A brief history of Istanbul Pride Parade

The very first Pride Week goes back to 1993 when the organization of the events would eventually open the way for the establishment of lambdaistanbul, one of the leading LGBTI organizations in Turkey. A group of LGBTI people, that would be the backbone of lambdaistanbul, wanted to organize a Pride Parade in 1993. 
It was to be a three-day event with meetings and panels under the title “Sexual Freedom Events” with the Pride Parade scheduled as the final event. However, the Istanbul Governor’s Office didn’t give permission on grounds that the events would “violate our traditions and customs and the values of our society.”

The night before the scheduled parade, the police broke down and raided the activists’ and volunteers’ homes, blockading İstiklal Avenue on the day of the parade.

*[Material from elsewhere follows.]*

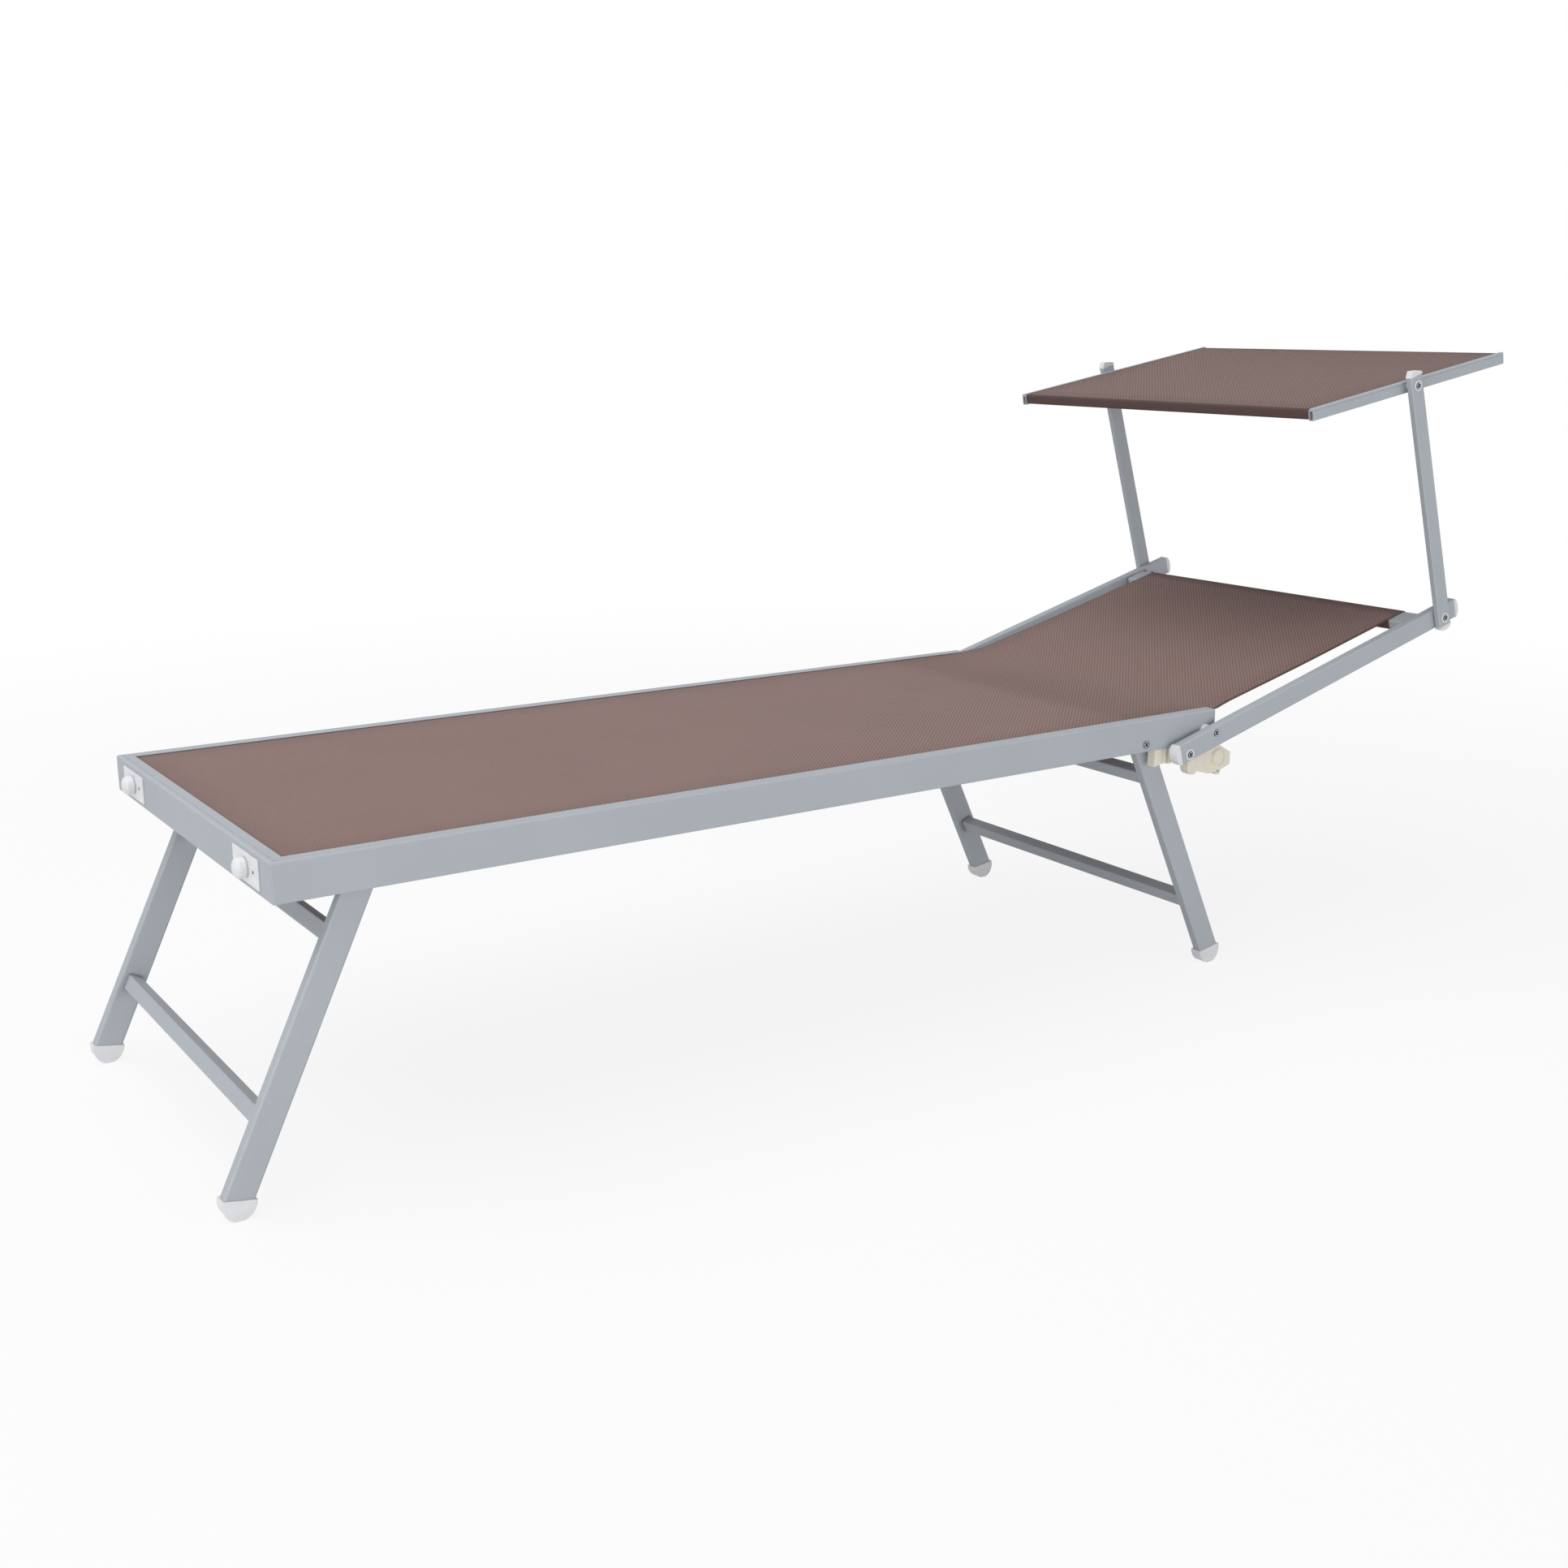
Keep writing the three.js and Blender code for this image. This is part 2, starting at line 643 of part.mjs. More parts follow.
// Bed fabric with the hem cords that sit in the rails' channels
function bedFabric() {
  const x0 = RAIL_THICKNESS - CORD_INSET;
  const y1 = RAIL_INNER + CORD_INSET;
  const sheet = block(x0, BED_LENGTH, -y1, y1, BED_FABRIC_BOTTOM, BED_FABRIC_TOP);
  const start = x0 + CORD_CORNER_CLEARANCE;
  const sides = [-y1, y1].map((y) => pinAlongX(CORD_RADIUS, start, BED_LENGTH, y, CORD_Z));
  const end = y1 - CORD_CORNER_CLEARANCE;
  const foot = pin(CORD_RADIUS, -end, end, x0, CORD_Z, 24);
  return join(sheet, ...sides, foot);
}
piece("bed_sling", bedFabric(), brown);

// Plates, knobs and small screws on the foot rail
function smallScrew(y) {
  const head = pinAlongX(SMALL_SCREW_RADIUS, plateFront - SMALL_SCREW_HEAD, plateFront + SEAT,
    y, BUMPER_CENTRE_Z);
  const shank = pinAlongX(SMALL_SCREW_SHANK_RADIUS, plateFront, knobBase + SMALL_SCREW_LENGTH,
    y, BUMPER_CENTRE_Z);
  return join(head, shank);
}

// A plate with the two screws that are pressed into it
function bumperPlate() {
  const outline = roundedOutline(BUMPER_PLATE_WIDTH, BUMPER_PLATE_HEIGHT, BUMPER_CORNER,
    BUMPER_CENTRE_Y, BUMPER_CENTRE_Z);
  const plate = cut(beam(outline, plateFront, plateBack), knobHole(BUMPER_CENTRE_Y));
  return join(plate, ...screwOffsets.map((offset) => smallScrew(BUMPER_CENTRE_Y + offset)));
}

function knob() {
  const profile = [
    [0, -KNOB_STEM_LENGTH],
    [KNOB_STEM_RADIUS, -KNOB_STEM_LENGTH],
    [KNOB_STEM_RADIUS, 0],
    [KNOB_NECK_RADIUS, 0],
    [KNOB_NECK_RADIUS, KNOB_NECK_LENGTH],
    [KNOB_RADIUS, KNOB_NECK_LENGTH],
  ];
  const steps = 5;
  for (let i = 0; i <= steps; i += 1) {
    const a = (i / steps) * Math.PI / 2;
    const r = i === steps ? 0 : KNOB_RADIUS * Math.cos(a);
    profile.push([r, KNOB_REACH - KNOB_DOME + KNOB_DOME * Math.sin(a)]);
  }
  const geometry = new THREE.LatheGeometry(profile.map(([r, h]) => new THREE.Vector2(r, h)), 24);
  geometry.rotateZ(Math.PI / 2);
  geometry.translate(knobBase, BUMPER_CENTRE_Y, BUMPER_CENTRE_Z);
  return geometry;
}

pair("bumper_plate", bumperPlate(), steel);
pair("bumper_knob", knob(), white);

// Legs, built at the head end with the leg's middle line crossing the rail's underside at X = 0
const legFrame = { x: 0, z: RAIL_BOTTOM, angle: LEG_TILT - 90 };
const legMid = (LEG_OUTER + LEG_INNER) / 2;
const capFrame = {
  x: LEG_LENGTH * Math.sin(turn(LEG_TILT)),
  z: RAIL_BOTTOM - LEG_LENGTH * Math.cos(turn(LEG_TILT)),
  angle: LEG_TILT - LEG_CUT_TURN,
};
const legRoot = (LEG_OUTER + LEG_INNER) / 2 + LEG_THICKNESS / 2 - LEG_WALL / 2;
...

Those around the area suspected of being gay were detained, while foreign participants were deported.

It wasn’t until a decade later when Istanbul Pride Week would close with a parade for its tenth anniversary. The first pride parade took place on İstiklal Avenue with the participation of not more than 30 people, then a marginalized minority. But the number increased exponentially each year, now with around 5,000 people from various cities across Turkey gathering and marching against homophobia and transphobia.